Em 1937, publica O problema Fundamental do Conhecimento. A análise epistemológica do autor, a preocupação com os universais. Nesse título, destaque para a chamada teoria dos jetos, a qual, na busca pelo conhecimento, transformava o observador sobretudo em instrumental, e o objeto em abstração, reunião de todas as qualidades iguais aos objetos de igual natureza. Mister a citação: Ciência é persuasão. Onde se impõe não é mais Ciência.

No pós-segunda guerra, viu publicado em 1945 o título Democracia, Liberdade, Igualdade: os três caminhos. Obra igualmente valiosa, na qual o autor traça o histórico dos três elementos e propugna uma sociedade que os tenha na mesma proporção, pois, os excessos desequilibram, e não levam ao caminho ideal. Preocupação do autor para que os erros do passado não voltem a se repetir.

Em 1953, Garra, Mão e Dedo. A análise antropológica do autor, da evolução do homem enquanto ser que vive em grupo. A tantas, afirma: “não foi o homem que fez a assembleia, foi a assembleia que fez o homem, isso é, foram os debates, a necessidade de se defender pontos de vista com argumentos em comunidade, com discursos que, pode-se concluir, reduziu o ‘quantum’ animalesco”.

1954 a 1960
Em 1954, o primeiro tomo de sua obra mais conhecida: Tratado de Direito Privado, que quando concluída alcançou o recorde ainda mantido de 60 volumes. Sustenta-se que a referida biblioteca tem o sentido dado pelo autor no contexto do já citado Sistema de Ciência Positiva do Direito. Referir-se ao tratado de direito privado sem uma breve análise que seja do sistema é compreender parcialmente, muito aquém do proposto pelo autor.

Brindou-nos com sua maestria ao comentar as Constituições do Brasil dos anos de 1934, 1937 (em plena ditadura do Estado Novo), 1946 e 1967, com a emenda constitucional de 1969 (em plena ditadura militar instaurada pós 1964).

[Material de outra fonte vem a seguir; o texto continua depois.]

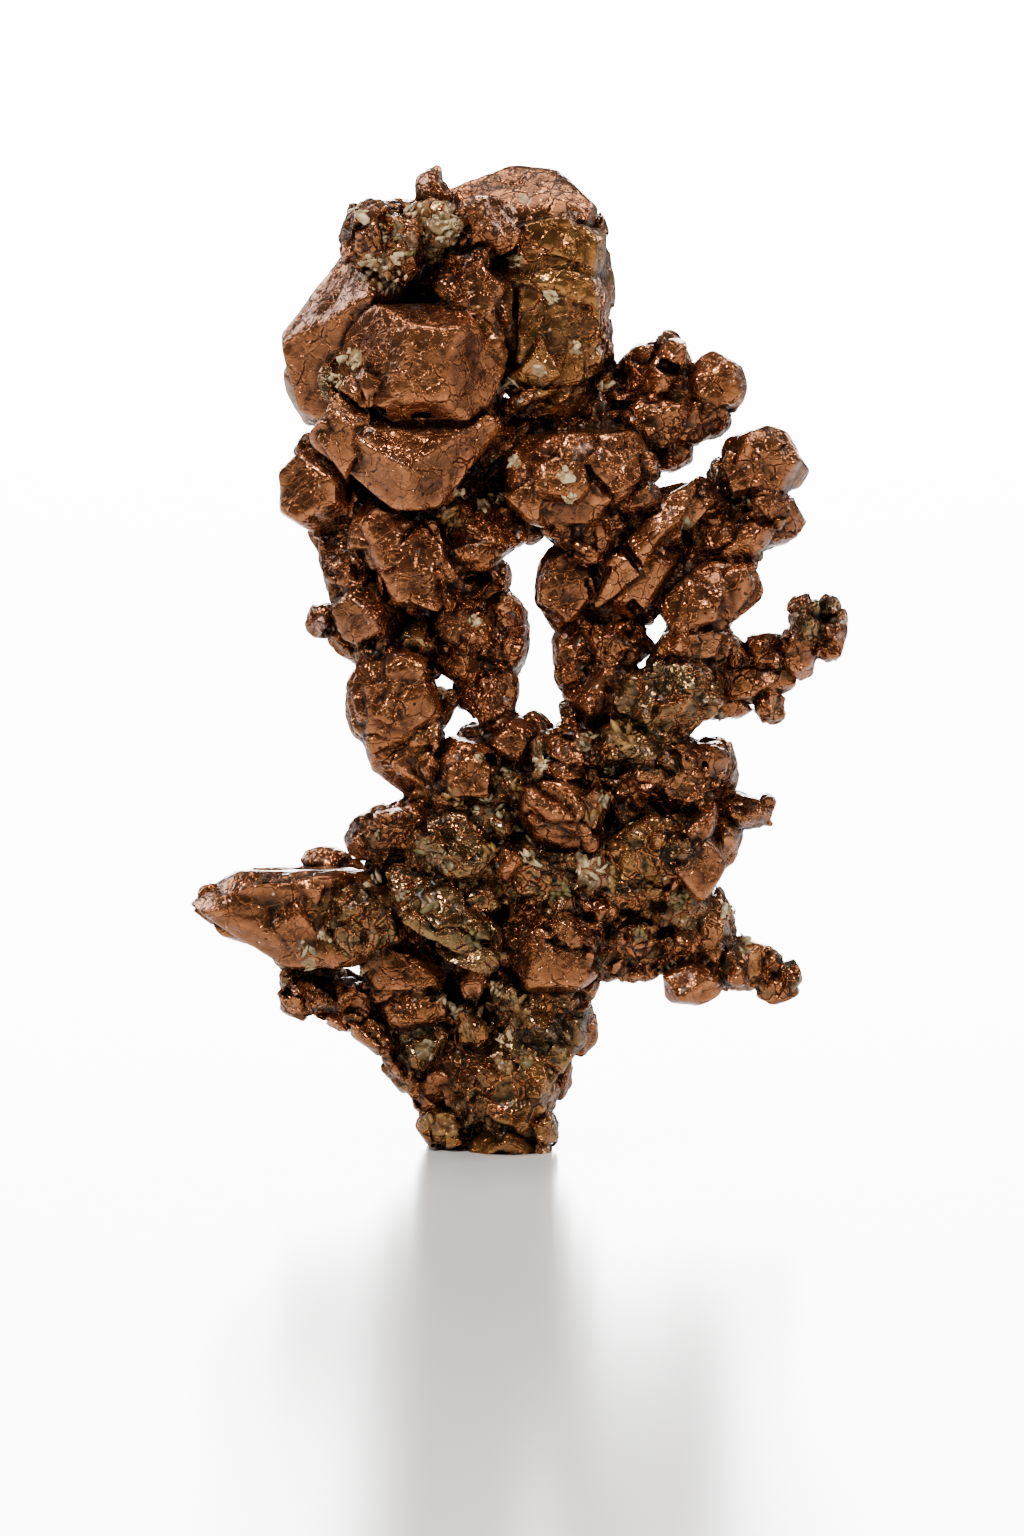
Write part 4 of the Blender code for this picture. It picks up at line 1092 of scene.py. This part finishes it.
# deep places and creases are darkened nearly to black: partly dark oxide, partly painted shade
deep = np.clip((cav_l - 0.38) * 2.8, 0, 1)
base = base * (1 - 0.78 * deep)[:, None]
creased = np.clip((cav_s - 0.53) * 3.6, 0, 1)
base = base * (1 - 0.80 * creased)[:, None]
base = base * (1 - 0.60 * np.clip(v_line, 0, 1))[:, None]
mineral = np.where(tone == TONES.index("m"), 0.8, 0.0)
crust_n = point_noise(vert.astype(np.float32), 1.1, 84) + 0.6 * point_noise(vert.astype(np.float32), 3.4, 85)
crust = np.clip((crust_n - 0.62) * 4, 0, 1) * (v_habit > 1) * (1 - creased)
mineral = np.clip(mineral * (0.4 + 0.6 * (crust_n > 0)) + 0.8 * crust, 0, 1)
base = mix(base, (0.20, 0.150, 0.075), 0.6 * crust)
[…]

Desde sempre, é coerente ao tratar dos temas realçando as liberdades, a igualdade e a democracia, sendo enfático quando deparando-se com retrocessos e atrasos.

Faceta literária
Em 1960, publica Prosa e Poesia: Obras Literárias. Uma compilação de obras outrora publicadas, como A sabedoria dos Instintos, A sabedoria da inteligência, O sábio e o Artista, Penetração e outras mais. A típica maestria do autor também manifesta-se no campo literário. E como de seu costume, põe seus leitores não apenas para concluir, mas para meditar, para persuadirem-se com suas ideias. O método indutivo é uma marca constante.

De cientista para cientistas
O autor, pelo que pode se constatar, assume a postura de um verdadeiro cientista social. Aos tempos de hoje, a estética de sua escrita deixa evidente um dos vértices de sua axiologia. Exige, pois, do leitor, que ele se ponha na mesma posição, da mesma forma, científica.

Sejamos, pois, o cientista que Pontes de Miranda espera que sejamos. Ponhamo-nos na posição do ser que inquieto indaga a gênese dos elementos, do que são compostos, e especialmente, que afastemo-nos dos subjetivismos na compreensão dos fenômenos, que extraiamos deles o que eles são, ontologicamente, e que possamos, a partir disso, desvendar as relação que se estabelecem e de que forma elas exprimem-se no mundo.